Set task => Will you quote precisely the lines that run from the top of the material below to the line containing "its Principled shader.", both ends included?

Raw data =>
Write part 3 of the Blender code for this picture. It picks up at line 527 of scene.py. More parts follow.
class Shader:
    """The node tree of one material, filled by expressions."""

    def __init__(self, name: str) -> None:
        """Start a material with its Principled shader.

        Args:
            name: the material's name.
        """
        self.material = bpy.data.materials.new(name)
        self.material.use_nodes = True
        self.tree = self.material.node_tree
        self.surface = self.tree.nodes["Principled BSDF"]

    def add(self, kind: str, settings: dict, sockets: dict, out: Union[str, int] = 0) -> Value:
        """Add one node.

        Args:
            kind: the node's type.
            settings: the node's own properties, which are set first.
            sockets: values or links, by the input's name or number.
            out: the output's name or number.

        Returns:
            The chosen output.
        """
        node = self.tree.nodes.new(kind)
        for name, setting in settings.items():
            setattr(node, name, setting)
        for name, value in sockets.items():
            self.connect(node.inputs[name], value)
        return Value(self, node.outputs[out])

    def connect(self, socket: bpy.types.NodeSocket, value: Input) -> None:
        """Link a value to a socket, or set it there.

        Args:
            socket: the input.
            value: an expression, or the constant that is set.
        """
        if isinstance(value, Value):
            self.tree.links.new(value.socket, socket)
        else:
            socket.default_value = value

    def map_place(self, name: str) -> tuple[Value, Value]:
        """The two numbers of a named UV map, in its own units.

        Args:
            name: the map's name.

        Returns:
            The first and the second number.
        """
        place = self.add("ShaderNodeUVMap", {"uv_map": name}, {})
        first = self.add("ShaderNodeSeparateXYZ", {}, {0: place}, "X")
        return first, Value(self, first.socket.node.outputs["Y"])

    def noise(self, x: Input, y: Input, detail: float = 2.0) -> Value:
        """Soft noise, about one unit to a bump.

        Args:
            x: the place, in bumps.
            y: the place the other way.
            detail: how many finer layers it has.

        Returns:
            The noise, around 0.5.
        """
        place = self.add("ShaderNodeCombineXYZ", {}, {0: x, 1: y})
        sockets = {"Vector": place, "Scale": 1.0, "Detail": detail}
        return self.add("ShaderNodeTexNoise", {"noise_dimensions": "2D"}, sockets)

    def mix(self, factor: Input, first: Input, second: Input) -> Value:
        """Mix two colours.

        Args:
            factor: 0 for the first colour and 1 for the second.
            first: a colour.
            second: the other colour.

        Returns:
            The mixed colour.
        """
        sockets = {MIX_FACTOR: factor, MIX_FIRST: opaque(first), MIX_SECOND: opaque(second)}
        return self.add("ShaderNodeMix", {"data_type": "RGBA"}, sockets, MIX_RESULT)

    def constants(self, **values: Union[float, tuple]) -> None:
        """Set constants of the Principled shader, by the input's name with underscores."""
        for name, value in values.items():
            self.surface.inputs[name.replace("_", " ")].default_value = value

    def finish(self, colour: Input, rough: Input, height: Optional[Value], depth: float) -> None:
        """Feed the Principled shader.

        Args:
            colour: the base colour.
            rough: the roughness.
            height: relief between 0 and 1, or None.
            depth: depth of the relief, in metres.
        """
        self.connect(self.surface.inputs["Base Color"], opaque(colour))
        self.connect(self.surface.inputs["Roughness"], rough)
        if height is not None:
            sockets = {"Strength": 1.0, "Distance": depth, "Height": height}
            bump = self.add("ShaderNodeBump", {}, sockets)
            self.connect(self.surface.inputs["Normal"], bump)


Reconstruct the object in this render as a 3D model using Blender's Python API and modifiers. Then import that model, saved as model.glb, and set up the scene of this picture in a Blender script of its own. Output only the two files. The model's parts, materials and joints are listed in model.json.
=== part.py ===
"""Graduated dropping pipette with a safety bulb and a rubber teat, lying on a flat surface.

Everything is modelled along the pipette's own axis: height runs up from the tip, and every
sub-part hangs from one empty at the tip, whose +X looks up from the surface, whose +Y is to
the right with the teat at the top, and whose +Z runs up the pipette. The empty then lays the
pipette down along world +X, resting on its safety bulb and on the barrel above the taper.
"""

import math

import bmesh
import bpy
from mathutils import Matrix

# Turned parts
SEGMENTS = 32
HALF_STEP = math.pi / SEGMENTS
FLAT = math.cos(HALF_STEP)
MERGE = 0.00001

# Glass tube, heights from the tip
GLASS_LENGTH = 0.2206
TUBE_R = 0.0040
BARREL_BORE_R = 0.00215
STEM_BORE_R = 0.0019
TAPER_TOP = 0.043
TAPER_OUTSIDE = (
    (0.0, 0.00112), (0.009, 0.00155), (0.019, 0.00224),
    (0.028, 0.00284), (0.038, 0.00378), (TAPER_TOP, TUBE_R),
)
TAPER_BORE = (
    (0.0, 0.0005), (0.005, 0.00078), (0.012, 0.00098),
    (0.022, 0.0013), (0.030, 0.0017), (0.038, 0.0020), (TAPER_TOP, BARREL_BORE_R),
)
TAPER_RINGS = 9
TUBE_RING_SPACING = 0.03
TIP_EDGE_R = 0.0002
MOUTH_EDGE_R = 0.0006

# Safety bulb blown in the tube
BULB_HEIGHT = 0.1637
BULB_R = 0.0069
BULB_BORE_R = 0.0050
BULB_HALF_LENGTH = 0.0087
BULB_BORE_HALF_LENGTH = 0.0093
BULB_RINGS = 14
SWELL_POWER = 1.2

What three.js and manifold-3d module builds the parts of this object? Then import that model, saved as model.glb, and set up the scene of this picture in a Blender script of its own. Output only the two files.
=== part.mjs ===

Task solution =>
Write part 3 of the Blender code for this picture. It picks up at line 527 of scene.py. More parts follow.
class Shader:
    """The node tree of one material, filled by expressions."""

    def __init__(self, name: str) -> None:
        """Start a material with its Principled shader.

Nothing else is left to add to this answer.